BrdU (bromodeoxyuridine)

BrdU

Re-Discover the lab favorite for cell proliferation analysis

What is BrdU - chemical structure and use in cell proliferation assays

Incorporation of the thymidine analog 5′-bromo-2′-deoxyuridine (BrdU) has been established as a popular assay for determining cell proliferation rates in a wide variety of species, ranging from plants to mammalian cells (Cecchini et al. 2012, Nagar et al. 2002). One common assay set-up is to supplement the culture media of growing cells with BrdU. By doing so, replicating cells, during the S phase of the cell cycle, incorporate BrdU instead of thymidine into newly synthesized DNA.

BrdU is characterized by a very similar chemical structure to thymidine. The structural difference between BrdU and thymidine is illustrated in Figure 1; in the case of BrdU, the 5-methyl group (shown in blue) of thymidine has been substituted by bromine (highlighted in green) (Kolb et al. 1999, Sivakumar et al. 2004).

Fig.1. Chemical structures of the DNA nucleoside thymidine and its analog BrdU.

Fig.1. Chemical structures of the DNA nucleoside thymidine and its analog BrdU. Structures adapted from Iball et al. (1966) (BrdU) and Young et al. (1969) (thymidine).

Alternatively to bromine, thymidine’s 5-methyl group can be replaced by other halogens such as chlorine (5′-chloro-2′-deoxyuridine, CldU) and iodine (5′-iodo-2′-deoxyuridine, IdU) (Sivakumar et al. 2004).

Detection of incorporated BrdU with anti-BrdU antibodies

Incorporated BrdU can be readily detected with anti-BrdU antibodies, such as the mouse anti-BrdU antibody, clone Bu20a (MCA2483).
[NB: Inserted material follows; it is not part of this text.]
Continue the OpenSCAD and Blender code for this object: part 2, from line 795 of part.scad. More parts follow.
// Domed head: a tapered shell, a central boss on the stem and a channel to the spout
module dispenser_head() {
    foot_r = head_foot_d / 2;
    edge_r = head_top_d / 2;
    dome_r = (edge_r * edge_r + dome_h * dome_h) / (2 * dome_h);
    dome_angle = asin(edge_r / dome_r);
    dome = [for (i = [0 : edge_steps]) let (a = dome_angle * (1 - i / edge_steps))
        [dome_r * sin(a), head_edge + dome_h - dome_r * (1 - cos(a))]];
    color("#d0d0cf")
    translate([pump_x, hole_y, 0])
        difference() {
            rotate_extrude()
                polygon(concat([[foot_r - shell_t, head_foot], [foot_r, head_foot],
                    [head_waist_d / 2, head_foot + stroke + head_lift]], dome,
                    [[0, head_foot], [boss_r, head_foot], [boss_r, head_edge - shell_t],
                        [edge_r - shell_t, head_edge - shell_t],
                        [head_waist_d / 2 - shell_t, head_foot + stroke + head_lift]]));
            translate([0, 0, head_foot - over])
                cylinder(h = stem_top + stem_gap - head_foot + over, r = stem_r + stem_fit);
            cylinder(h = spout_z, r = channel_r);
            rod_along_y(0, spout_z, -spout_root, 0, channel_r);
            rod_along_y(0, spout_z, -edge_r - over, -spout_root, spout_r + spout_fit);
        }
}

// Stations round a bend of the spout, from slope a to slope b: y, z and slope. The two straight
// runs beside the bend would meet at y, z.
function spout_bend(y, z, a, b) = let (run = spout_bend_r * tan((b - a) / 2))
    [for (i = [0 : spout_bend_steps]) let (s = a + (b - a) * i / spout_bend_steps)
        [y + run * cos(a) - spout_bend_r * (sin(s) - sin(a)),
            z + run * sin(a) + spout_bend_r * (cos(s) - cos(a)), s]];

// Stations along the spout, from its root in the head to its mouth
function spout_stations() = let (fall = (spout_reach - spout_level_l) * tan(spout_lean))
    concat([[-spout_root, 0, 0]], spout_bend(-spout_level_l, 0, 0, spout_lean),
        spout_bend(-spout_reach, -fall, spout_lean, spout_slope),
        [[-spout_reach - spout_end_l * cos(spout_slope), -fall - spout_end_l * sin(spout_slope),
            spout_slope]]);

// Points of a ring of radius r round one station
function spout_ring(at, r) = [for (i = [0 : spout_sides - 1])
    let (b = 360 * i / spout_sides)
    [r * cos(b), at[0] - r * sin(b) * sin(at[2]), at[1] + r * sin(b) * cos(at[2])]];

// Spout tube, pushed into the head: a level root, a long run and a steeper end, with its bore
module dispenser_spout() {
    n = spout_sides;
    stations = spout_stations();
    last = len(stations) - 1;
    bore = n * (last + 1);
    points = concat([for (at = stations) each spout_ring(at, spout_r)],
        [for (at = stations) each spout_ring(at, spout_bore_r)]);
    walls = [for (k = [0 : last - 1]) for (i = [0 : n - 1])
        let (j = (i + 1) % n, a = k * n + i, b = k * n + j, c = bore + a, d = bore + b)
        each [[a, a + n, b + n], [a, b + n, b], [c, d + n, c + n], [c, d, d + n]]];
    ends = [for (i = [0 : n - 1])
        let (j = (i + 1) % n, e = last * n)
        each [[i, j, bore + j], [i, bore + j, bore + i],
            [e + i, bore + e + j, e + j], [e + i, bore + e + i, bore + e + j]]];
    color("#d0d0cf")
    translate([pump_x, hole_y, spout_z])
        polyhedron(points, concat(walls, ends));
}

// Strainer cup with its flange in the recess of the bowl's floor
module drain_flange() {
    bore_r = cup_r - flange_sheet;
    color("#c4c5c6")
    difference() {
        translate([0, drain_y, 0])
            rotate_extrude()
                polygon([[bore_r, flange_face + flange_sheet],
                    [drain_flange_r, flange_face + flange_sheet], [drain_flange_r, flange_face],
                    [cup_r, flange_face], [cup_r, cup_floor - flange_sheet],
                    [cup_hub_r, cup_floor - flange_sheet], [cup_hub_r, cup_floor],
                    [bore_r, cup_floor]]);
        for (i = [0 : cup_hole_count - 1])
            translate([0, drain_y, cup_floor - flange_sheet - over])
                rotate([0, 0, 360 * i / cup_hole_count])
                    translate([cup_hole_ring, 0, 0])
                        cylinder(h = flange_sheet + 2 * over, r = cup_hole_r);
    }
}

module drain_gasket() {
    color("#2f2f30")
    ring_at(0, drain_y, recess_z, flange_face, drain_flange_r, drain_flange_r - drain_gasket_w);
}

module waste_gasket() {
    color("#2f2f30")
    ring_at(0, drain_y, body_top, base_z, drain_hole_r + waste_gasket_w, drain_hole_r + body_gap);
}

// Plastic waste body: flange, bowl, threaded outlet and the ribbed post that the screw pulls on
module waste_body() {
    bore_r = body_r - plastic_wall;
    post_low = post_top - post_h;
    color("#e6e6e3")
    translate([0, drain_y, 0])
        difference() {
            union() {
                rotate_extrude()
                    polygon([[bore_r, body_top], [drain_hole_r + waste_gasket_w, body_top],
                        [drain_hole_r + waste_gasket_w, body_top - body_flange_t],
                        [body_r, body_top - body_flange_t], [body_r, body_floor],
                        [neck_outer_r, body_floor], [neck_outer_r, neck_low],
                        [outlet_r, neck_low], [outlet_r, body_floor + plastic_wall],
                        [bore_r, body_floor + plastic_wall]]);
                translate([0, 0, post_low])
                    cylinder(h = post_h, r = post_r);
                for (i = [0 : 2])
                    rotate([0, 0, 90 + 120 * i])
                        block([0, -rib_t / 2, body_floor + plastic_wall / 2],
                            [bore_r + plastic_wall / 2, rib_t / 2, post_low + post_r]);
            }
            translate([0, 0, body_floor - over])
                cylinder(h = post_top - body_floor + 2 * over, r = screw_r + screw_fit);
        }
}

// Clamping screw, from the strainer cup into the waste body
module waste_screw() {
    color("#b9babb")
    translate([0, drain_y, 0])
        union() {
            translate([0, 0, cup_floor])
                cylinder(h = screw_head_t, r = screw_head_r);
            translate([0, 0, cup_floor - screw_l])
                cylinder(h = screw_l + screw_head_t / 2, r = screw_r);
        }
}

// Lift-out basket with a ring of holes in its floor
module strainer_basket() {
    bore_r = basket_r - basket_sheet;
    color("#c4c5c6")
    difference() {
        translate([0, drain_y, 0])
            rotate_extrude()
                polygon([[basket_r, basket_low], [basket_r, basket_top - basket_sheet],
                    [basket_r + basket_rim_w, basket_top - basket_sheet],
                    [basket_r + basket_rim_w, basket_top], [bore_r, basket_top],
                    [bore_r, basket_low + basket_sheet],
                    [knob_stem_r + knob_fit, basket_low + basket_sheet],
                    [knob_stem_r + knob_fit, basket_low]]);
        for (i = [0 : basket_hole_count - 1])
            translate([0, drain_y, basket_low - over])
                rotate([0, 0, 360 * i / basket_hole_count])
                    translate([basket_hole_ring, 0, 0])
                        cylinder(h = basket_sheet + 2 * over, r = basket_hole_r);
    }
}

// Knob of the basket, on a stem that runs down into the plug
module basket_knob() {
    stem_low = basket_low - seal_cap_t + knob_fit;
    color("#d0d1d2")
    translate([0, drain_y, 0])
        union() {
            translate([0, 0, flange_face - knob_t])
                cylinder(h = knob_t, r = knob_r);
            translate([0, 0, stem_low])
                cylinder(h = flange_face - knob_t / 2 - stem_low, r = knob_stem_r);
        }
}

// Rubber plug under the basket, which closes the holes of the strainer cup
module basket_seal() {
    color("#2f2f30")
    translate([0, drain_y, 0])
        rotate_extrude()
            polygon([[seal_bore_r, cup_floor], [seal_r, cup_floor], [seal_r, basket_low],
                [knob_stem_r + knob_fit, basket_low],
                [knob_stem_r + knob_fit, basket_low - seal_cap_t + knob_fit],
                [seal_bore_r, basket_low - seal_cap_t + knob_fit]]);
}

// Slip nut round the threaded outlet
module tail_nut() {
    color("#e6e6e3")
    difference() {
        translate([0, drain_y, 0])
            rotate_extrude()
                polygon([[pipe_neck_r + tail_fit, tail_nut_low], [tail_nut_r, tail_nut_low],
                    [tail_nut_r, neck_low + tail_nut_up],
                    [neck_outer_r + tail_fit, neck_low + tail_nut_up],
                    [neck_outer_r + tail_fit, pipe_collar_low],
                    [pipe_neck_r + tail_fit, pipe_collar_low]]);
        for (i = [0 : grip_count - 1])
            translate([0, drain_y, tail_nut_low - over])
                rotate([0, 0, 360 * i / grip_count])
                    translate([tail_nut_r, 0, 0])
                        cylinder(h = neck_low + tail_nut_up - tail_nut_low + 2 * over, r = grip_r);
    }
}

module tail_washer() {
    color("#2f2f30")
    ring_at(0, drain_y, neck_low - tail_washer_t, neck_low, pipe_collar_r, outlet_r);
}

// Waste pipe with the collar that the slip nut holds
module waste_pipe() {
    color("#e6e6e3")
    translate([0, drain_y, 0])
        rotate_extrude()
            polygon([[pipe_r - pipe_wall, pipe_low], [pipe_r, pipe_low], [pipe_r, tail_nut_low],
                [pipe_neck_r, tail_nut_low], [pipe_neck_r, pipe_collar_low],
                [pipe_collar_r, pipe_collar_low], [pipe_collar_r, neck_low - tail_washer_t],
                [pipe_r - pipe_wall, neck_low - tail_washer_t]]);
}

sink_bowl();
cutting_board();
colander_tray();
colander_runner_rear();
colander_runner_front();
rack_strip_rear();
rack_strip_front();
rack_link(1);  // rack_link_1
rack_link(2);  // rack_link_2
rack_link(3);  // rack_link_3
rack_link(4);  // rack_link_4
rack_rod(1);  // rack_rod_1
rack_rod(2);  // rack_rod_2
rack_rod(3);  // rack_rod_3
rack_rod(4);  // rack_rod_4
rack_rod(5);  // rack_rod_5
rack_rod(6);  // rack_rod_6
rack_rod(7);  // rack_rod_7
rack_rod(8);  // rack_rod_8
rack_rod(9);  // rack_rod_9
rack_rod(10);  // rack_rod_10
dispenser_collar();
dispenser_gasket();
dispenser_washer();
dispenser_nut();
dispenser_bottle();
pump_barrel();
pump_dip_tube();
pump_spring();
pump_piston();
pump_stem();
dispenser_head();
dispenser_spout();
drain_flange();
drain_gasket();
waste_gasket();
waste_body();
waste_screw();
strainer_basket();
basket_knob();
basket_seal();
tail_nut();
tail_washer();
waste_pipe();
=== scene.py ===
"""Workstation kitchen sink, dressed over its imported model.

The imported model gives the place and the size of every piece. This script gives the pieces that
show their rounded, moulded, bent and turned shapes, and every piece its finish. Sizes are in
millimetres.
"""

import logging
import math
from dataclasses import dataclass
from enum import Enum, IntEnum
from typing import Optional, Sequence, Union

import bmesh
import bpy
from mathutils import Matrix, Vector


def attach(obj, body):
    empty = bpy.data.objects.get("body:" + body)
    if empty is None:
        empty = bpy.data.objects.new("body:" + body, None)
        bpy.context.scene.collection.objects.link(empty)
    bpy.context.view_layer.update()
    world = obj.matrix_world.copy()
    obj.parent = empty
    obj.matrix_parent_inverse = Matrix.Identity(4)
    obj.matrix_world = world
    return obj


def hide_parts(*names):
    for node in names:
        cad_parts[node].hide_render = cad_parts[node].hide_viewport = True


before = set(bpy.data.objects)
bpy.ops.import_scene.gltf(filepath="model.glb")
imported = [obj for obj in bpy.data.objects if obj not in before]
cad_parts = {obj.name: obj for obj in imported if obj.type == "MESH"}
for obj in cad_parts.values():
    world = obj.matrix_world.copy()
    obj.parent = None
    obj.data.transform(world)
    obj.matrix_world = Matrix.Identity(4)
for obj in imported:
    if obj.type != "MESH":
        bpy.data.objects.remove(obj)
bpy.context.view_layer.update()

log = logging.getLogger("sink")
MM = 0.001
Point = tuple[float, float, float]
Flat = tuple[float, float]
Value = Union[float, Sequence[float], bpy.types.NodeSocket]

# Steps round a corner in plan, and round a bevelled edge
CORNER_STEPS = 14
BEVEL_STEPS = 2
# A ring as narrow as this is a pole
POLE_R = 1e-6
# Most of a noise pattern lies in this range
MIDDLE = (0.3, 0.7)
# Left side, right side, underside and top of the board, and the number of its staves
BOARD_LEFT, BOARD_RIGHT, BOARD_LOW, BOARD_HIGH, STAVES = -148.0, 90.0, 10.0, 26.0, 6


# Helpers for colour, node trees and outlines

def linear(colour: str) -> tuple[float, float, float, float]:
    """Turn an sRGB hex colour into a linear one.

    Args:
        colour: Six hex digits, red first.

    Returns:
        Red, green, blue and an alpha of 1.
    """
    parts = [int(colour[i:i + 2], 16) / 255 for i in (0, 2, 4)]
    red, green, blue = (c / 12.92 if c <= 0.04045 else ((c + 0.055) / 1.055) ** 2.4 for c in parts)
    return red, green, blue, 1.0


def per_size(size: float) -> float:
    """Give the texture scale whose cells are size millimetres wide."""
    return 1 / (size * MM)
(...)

However, for successful staining it is important to include a DNA denaturing step to allow the antibody access to the incorporated BrdU. Acids, such as hydrochloric acid, are frequently used for this purpose; although treatments with copper ions, heat, nucleases, and sodium hydroxide have also been reported (Liboska et al. 2012, Kennedy et al. 2000).
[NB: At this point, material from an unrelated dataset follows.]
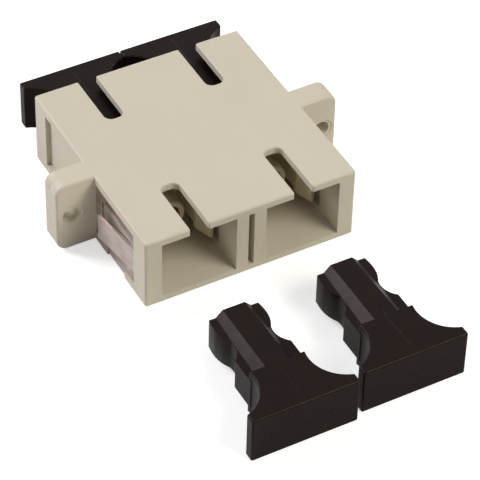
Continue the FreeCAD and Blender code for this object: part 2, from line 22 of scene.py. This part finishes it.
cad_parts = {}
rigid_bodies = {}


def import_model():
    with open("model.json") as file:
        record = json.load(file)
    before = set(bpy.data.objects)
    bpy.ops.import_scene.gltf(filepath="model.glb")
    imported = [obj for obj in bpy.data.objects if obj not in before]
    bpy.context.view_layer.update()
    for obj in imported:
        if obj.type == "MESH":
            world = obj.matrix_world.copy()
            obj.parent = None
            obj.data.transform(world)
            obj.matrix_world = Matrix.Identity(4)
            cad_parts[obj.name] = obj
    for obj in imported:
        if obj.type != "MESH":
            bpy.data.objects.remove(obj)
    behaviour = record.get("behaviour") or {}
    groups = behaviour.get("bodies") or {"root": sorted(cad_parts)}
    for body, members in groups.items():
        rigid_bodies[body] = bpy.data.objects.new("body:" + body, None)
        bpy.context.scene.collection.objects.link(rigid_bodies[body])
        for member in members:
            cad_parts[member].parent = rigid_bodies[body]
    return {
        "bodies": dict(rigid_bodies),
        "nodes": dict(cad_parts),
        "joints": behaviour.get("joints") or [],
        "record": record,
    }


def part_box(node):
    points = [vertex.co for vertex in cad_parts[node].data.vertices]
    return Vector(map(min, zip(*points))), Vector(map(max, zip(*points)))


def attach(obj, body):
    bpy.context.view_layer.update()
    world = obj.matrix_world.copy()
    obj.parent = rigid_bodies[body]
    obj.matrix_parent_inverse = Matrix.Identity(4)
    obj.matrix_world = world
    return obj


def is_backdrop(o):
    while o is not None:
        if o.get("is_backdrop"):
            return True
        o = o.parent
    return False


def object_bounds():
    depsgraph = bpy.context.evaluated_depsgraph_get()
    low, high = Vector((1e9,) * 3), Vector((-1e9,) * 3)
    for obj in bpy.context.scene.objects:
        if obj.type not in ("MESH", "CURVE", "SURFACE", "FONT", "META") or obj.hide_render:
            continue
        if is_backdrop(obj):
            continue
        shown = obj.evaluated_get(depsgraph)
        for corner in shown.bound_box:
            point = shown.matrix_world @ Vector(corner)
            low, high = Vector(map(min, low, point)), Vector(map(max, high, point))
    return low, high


log = logging.getLogger("adapter_scene")

MM = 0.001
Colour = tuple[float, float, float]

# Stretch of a noise that turns it into lines along Y.
LENGTHWISE = Vector((1, 0.03, 1))
DRAG_LINE = 0.22            # distance between the lines that a part draws as it leaves the mould
GLINT_CELL = 0.9             # size of the cells that may each carry a pale speck, a painted glint
GLINT_RADIUS = 0.075         # radius of a speck, as a share of its cell
GLINT_OWN, GLINT_PALE = 0.35, 0.08    # a painted glint's colour: a share of the plastic's own, plus this level
SCATTER_RADIUS = (0.9, 0.7, 0.5)
SCATTER_DEPTH = 0.4
BRONZE_LINE, BRONZE_LINE_DEPTH = 0.12, 0.004
CLIP_TONGUE = (-2.14, 1.16)         # lower and upper edge of the clip's sprung tongues, which bound the steel's lit band

FLOOR_HALF = 900.0          # half the floor's side
FLOOR_GAP = 0.005           # floor to the lowest point of the object
FLOOR_GLOW = 0.55           # what the camera sees of the floor beyond the light on it
FLOOR_GLOW_MIRRORED = 0.18  # the same in reflections
AMBIENT = 0.17              # light of the surround on the object; it is seen as plain white


class Slot(Enum):
    """Material slots of the record."""

    HOUSING = "housing_plastic"
    CLIP = "spring_steel"
    LATCH = "latch_plastic"
    HOLDER = "holder_plastic"
    SLEEVE = "bronze"
    CAP = "cap_plastic"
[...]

Fig. 2. HeLa cells were treated with 10 μg BrdU for 1 hr (B) or left untreated (A)

Fig. 2. HeLa cells were treated with 10 μg BrdU for 1 hr (B) or left untreated (A). Cells were stained with mouse anti-BrdU antibody, clone Bu20a (MCA2483) (red) and rabbit anti-GAPDH antibody (AHP1628) (green). PureBlu™ DAPI Nuclear Staining Dye (1351303) was used as a nuclear counterstain.


Detection of BrdU is commonly performed in combination with total DNA staining. When performing cell cycle analysis, propidium iodide (PI) tends to be the DNA stain of choice (Figure 3).
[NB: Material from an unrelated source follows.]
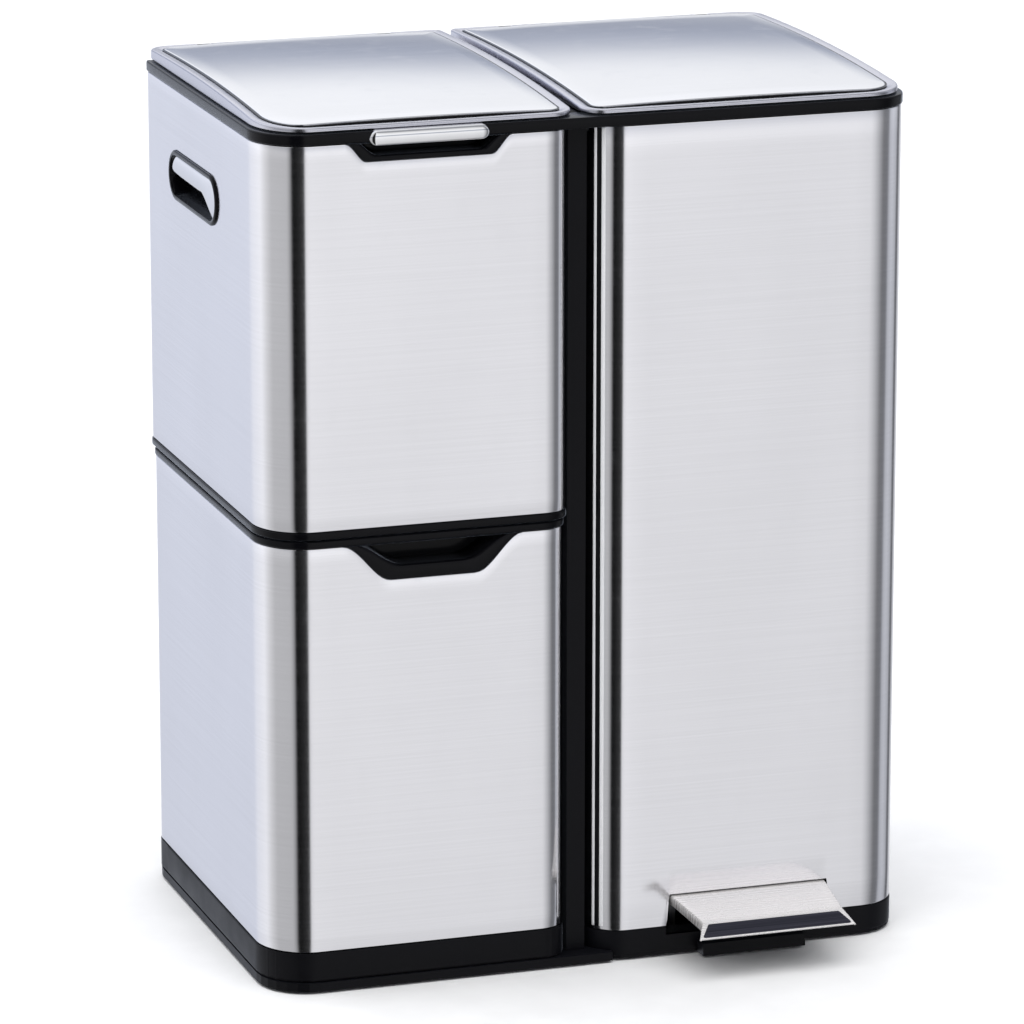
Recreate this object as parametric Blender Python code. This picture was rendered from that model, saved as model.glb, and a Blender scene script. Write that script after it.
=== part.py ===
"""Three-compartment step bin in brushed steel and black plastic.

The right column is one tall compartment whose lid a foot pedal lifts through
a lever, a vertical lift rod and a crank on the lid. The left column carries an
upper compartment with a hand-lifted lid, above a drawer that slides forward.

Metres, +Z up, +X to the right, the front faces -Y. The origin is on the floor,
in the middle of the object's bounding box.
"""

import math

import bmesh
import bpy
from mathutils import Matrix, Vector

# Overall body
WIDTH = 0.4940
DEPTH = 0.3300
BODY_HEIGHT = 0.6390  # floor to the top of the collar
LEFT_COLUMN = 0.2300  # width of the left column
GROOVE = 0.0165  # gap between the two columns
BAND_PROUD = 0.0008  # how far the collar and the middle trim stand out of the steel

# Corner radii, seen from above
R_LEFT_FRONT = 0.0380
R_RIGHT_FRONT = 0.0340
R_REAR = 0.0220
R_GROOVE_LEFT = 0.0160
R_GROOVE_RIGHT = 0.0300
R_GROOVE_REAR = 0.0080

# Walls and fits
SHEET = 0.0006  # steel shells
WALL = 0.0020  # plastic buckets and bands
GAP = 0.0003  # between pieces that touch
SLIDE = 0.0010  # beside and under sliding pieces
ROUND_STEPS = 7  # segments in a quarter turn of a shell corner
TIGHT_RADIUS = 0.0010  # smallest corner radius in plan
BAR_STEPS = 20  # segments round a bar, a bore or a foot
PIN_STEPS = 12  # segments round a pin or a screw
ARCH_COLUMNS = 8  # cells across a lid
ARCH_ROWS = 14  # cells along a lid

# Base and feet
FOOT_STAND = 0.0020  # base above the floor
FOOT_RADIUS = 0.0110
FOOT_HEIGHT = 0.0050
FOOT_INSET = 0.0420
LEDGE = 0.0065  # thickness of the base plate under the left column
LEDGE_PROUD = 0.0020
LEDGE_PAST_GROOVE = 0.0165  # how far the ledge runs under the right column
LEDGE_REAR_RADIUS = 0.0340
PLINTH = 0.0210  # height of the base under the right column
PLINTH_WALL = 0.0040
UPSTAND = 0.0340  # plinth wall inside the steel shell
UPSTAND_WALL = 0.0030

# Drawer and the split between the left compartments
DRAWER_BASE = 0.0215  # height of the drawer's black bottom
DRAWER_FRONT = 0.3105  # drawer base top to the top of its rim
DRAWER_RIM = 0.0050
DRAWER_REAR_GAP = 0.0080
DRAWER_NARROW = 0.0020  # the drawer is this much narrower than the column
RIM_CLEARANCE = 0.0012
MID_TRIM = 0.0053
TRIM_FLANGE = 0.0140
TRIM_UPSTAND = 0.0120
SHELF = 0.0040
RAIL_WIDTH = 0.0080
RAIL_HEIGHT = 0.0060
RAIL_INSET = 0.0480
RAIL_END_GAP = 0.0300

# Drawer grip, a scoop that dips from the rim
GRIP_OFFSET = 0.0100  # to the right of the column's middle
GRIP_TOP_WIDTH = 0.1290
GRIP_FLAT_WIDTH = 0.0665
GRIP_DROP = 0.0270
GRIP_LIP = 0.0100
GRIP_DEPTH = 0.0220
GRIP_UNDERCUT = 0.0060
GRIP_SIDE = 0.0080

# Collar and lids
COLLAR = 0.0080
COLLAR_WIDTH = 0.0200
COLLAR_SKIRT = 0.0120
COLLAR_HINGE_RECESS = 0.0030
LID_LIFT = 0.0008  # lid above the collar
LID_INSET = 0.0030
LID_SPLIT = 0.0070  # gap between the two lids
LID_FRONT_EDGE = 0.0030  # lid height above its underside at the front
LID_CROWN = 0.0095
LID_REAR_EDGE = 0.0065
LID_CROWN_AT = 0.58  # place of the crown, as a share of the lid's depth
LID_DOME = 0.0018  # extra height of the steel panel at the middle of its width
LID_CORNER_AT_SPLIT = 0.0180
PANEL_INSET = 0.0090
PANEL_REAR_INSET = 0.0120
PANEL_SHEET = 0.0008
LID_TRAVEL = 76.0  # degrees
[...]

Fig. 3. BrdU-labeled human lymphoma cells stained with mouse anti-BrdU antibody, clone BU20a, (MCA2483 ) at a 1/100 dilution overnight at 4°C.

Fig. 3. BrdU-labeled human lymphoma cells stained with mouse anti-BrdU antibody, clone BU20a, (MCA2483) at a 1/100 dilution overnight at 4°C. As secondary antibody FITC conjugated goat anti-mouse IgG (H/L) (STAR117F) was used at a 1/50 dilution. Total DNA staining was performed with ReadiDrop™ Propidium Iodide (1351101).

 

 

BrdU synonyms:

5-bromo-2'-deoxyuridine, 5-bromodeoxyuridine, BrdUrd, bromodeoxyuridine, broxuridine, BUdR (PubChem CID: 6035)



BrdU image gallery


References

  • Cecchini MJ et al. (2012). Analysis of cell cycle position in mammalian cells. J Vis Exp 59,  3491.
  • Iball J et al. (1966). Structures of 5-bromodeoxyuridine and 5-bromouridine. Nature  209, 1230-1232.
  • Kennedy BK et al. (2000). Nuclear organization of DNA replication in primary mammalian cells. Genes Dev. 15, 2855-2868.
  • Kolb B et al. (1999). Embryonic and postnatal injections of bromodeoxyuridine produce age-dependent morphological and behavioral abnormalities. J Neuro 19, 2337-2346.
  • Liboska R et al. (2012). Most anti-BrdU antibodies react with 2′-deoxy-5′-ethynyluridine – the method for the effective suppression of this cross-reactivity. PLoS One 7, e51679.
  • Nagar S et al. (2002). Host DNA replication is induced by geminivirus infection of differentiated plant cells. Plant Cell 14, 2995-3007.
  • National Center for Biotechnology Information. PubChem Compound Database; CID=6035, https://pubchem.ncbi.nlm.nih.gov/compound/6035, accessed May 15, 2017.
  • Sivakumar S et al. (2004). In vivo labeling of fission yeast DNA with thymidine and thymidine analogs. Methods 33, 213-219.
  • Young DW et al. (1969). The crystal and molecular structure of thymidine. Aca Cryst B25, 1423-1432.